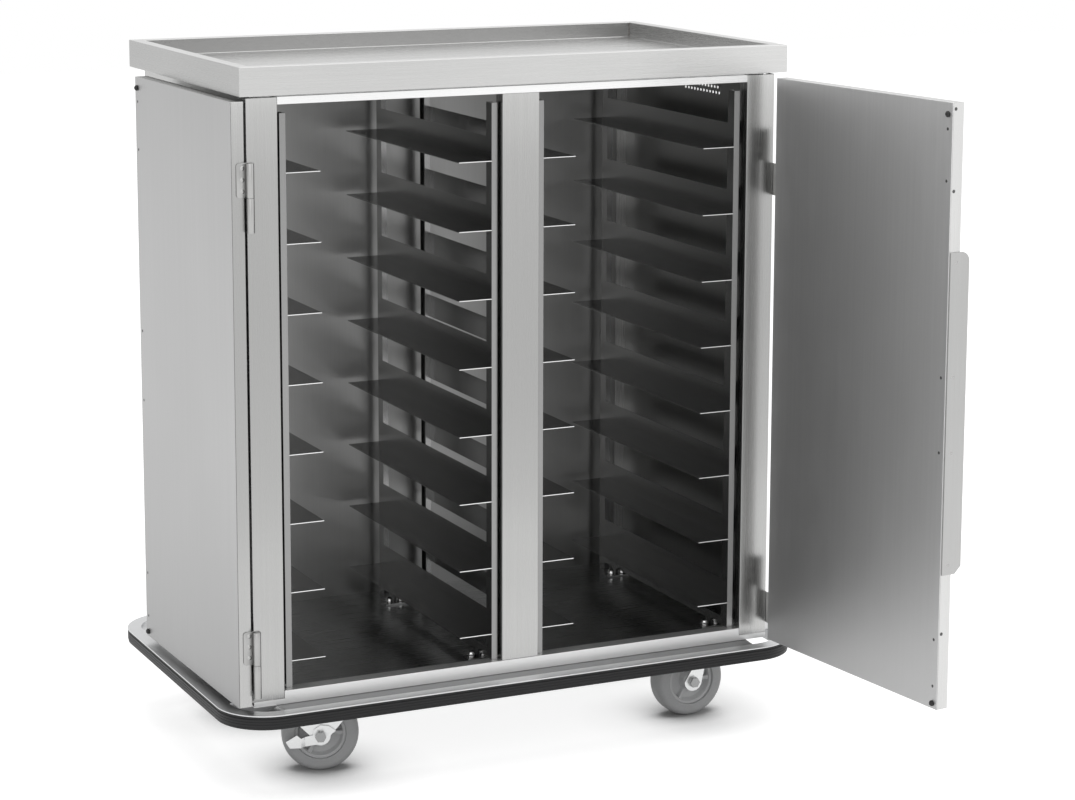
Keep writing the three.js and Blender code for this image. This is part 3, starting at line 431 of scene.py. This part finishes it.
# Places on a door are measured when it is shut, from its hinge pin, as across, back and height.
DOOR_HINGE_EDGE = 0.010
DOOR_WIDTH = 0.531
DOOR_FREE_EDGE = DOOR_HINGE_EDGE + DOOR_WIDTH
DOOR_INNER_FACE = 0.034
HANDLE_FACE = DOOR_FREE_EDGE + 0.0033
HEAD_RISE = 0.0014
EDGE_SCREW_RADIUS = 0.0034
EDGE_SCREW_INSET = 0.007
EDGE_SCREW_HEIGHTS = (1.318, 1.168, 0.337)
INNER_SCREW_RADIUS = 0.003
INNER_SCREW_RISE = 0.0009
INNER_SCREW_INSET = 0.013
INNER_SCREW_HEIGHTS = (1.281, 1.186, 0.822, 0.681, 0.324, 0.234)
RIVET_RADIUS = 0.0034
RIVET_INSET = 0.015
RIVET_HEIGHTS = (1.0375, 0.8245, 0.682, 0.469)
LEAF_SCREW_RADIUS = 0.0042
LEAF_SCREW_BACK = 0.0125
LEAF_SCREW_HEIGHTS = (1.208, 1.187, 1.166, 0.329, 0.308, 0.287)
LEAF_FACE = 0.0077


def joint_of(body):
    return next(joint for joint in frame["joints"] if joint["child"] == body)


def door_place(side, across):
    """Carries places on the shut door, taken from its pin, to where the door stands."""
    joint = joint_of(f"door_{side}")
    shut = joint["range_deg"][1] if across > 0 else joint["range_deg"][0]
    return Matrix.Translation(joint["pos_m"]) @ Matrix.Rotation(math.radians(-shut), 4, "Z")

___

## EXERCISE GOAL
Copy the material above, line for line.

## THE RESULT
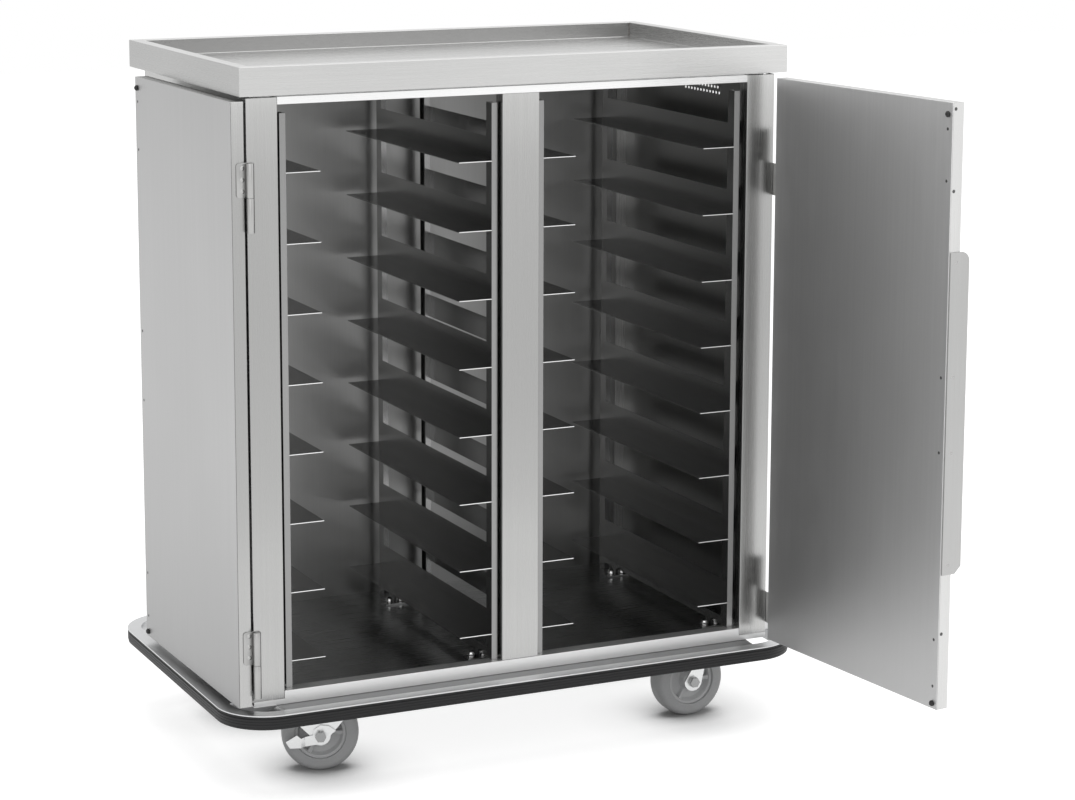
Keep writing the three.js and Blender code for this image. This is part 3, starting at line 431 of scene.py. This part finishes it.
# Places on a door are measured when it is shut, from its hinge pin, as across, back and height.
DOOR_HINGE_EDGE = 0.010
DOOR_WIDTH = 0.531
DOOR_FREE_EDGE = DOOR_HINGE_EDGE + DOOR_WIDTH
DOOR_INNER_FACE = 0.034
HANDLE_FACE = DOOR_FREE_EDGE + 0.0033
HEAD_RISE = 0.0014
EDGE_SCREW_RADIUS = 0.0034
EDGE_SCREW_INSET = 0.007
EDGE_SCREW_HEIGHTS = (1.318, 1.168, 0.337)
INNER_SCREW_RADIUS = 0.003
INNER_SCREW_RISE = 0.0009
INNER_SCREW_INSET = 0.013
INNER_SCREW_HEIGHTS = (1.281, 1.186, 0.822, 0.681, 0.324, 0.234)
RIVET_RADIUS = 0.0034
RIVET_INSET = 0.015
RIVET_HEIGHTS = (1.0375, 0.8245, 0.682, 0.469)
LEAF_SCREW_RADIUS = 0.0042
LEAF_SCREW_BACK = 0.0125
LEAF_SCREW_HEIGHTS = (1.208, 1.187, 1.166, 0.329, 0.308, 0.287)
LEAF_FACE = 0.0077


def joint_of(body):
    return next(joint for joint in frame["joints"] if joint["child"] == body)


def door_place(side, across):
    """Carries places on the shut door, taken from its pin, to where the door stands."""
    joint = joint_of(f"door_{side}")
    shut = joint["range_deg"][1] if across > 0 else joint["range_deg"][0]
    return Matrix.Translation(joint["pos_m"]) @ Matrix.Rotation(math.radians(-shut), 4, "Z")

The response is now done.